More myths and fantasies seem to have arisen in regard to guerrilla warfare than about any other aspect of contemporary history. For many revolutionaries it has assumed a positively romantic aura, particularly since the bearded ones of the 26th of July Movement swept with dash and verve out of the Sierra Maestra and into the avenues of Havana. The sort of mythology that is created from the glories of guerrilla heroism (and that takes little account of the indescribable extremes of physical and moral endurance that it involves) is less harmful, however, than the fantasies that have been disseminated by the equally ardent advocates of counter-guerrilla warfare.
The late President John F. Kennedy reportedly had an obsession against guerrilla warfare, and the trickle of alarmed studies on the subject that had begun to appear in imperialist circles after Dienbienphu became a veritable flood during his administration. Subsidized by the Pentagon and the State Department, this literature has sought to provide both ideology and drum-beating for a suppressionist and interventionist American Foreign policy.

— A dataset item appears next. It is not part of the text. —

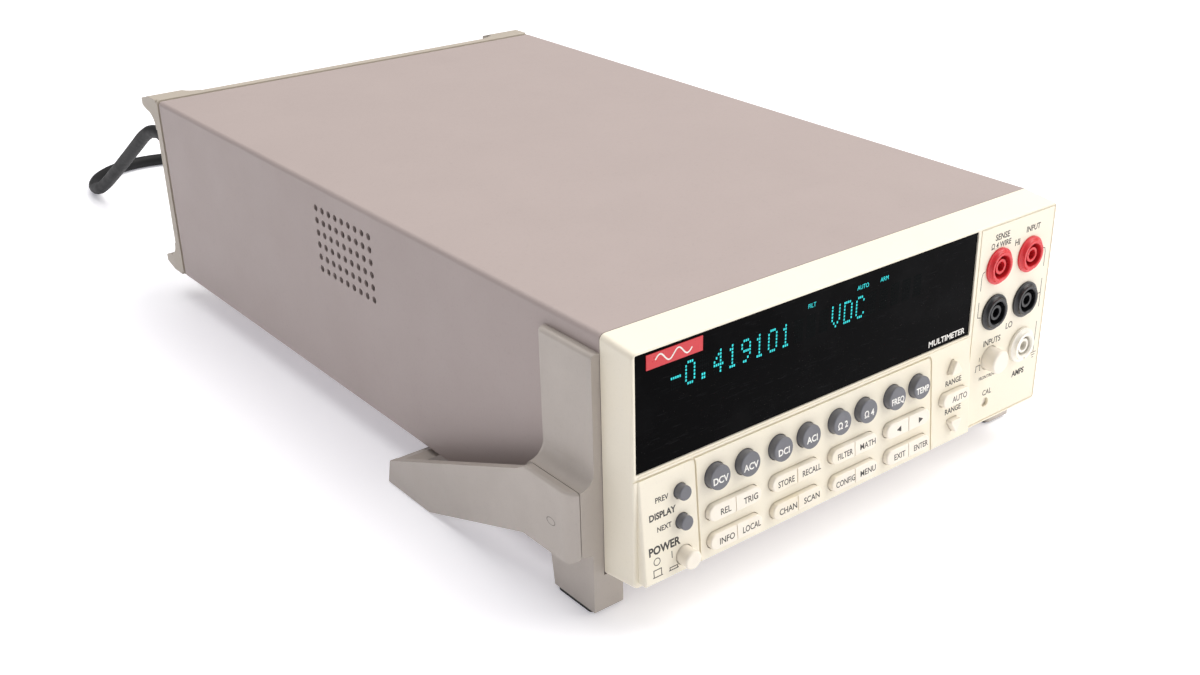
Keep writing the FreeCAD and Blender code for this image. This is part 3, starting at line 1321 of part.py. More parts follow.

Unlike conventional military studies, which at least deal in the ponderables of a science, this series of treatises on the arts of suppression bog themselves down in the myths of propaganda rather than base themselves on objective fact.
James Eliot Cross is one of the myth-makers of the Pentagon’s complex of ‘research’, ‘development’, and ‘analysis’ agencies, and he is reportedly ‘a leading authority on unconventional warfare’. For a real understanding of guerrilla strategy and tactics one must go to Vo Nguyen Giap, Truong Chinh, Che Guevara or to Mao Tse-Tung. Cross has other things on his mind.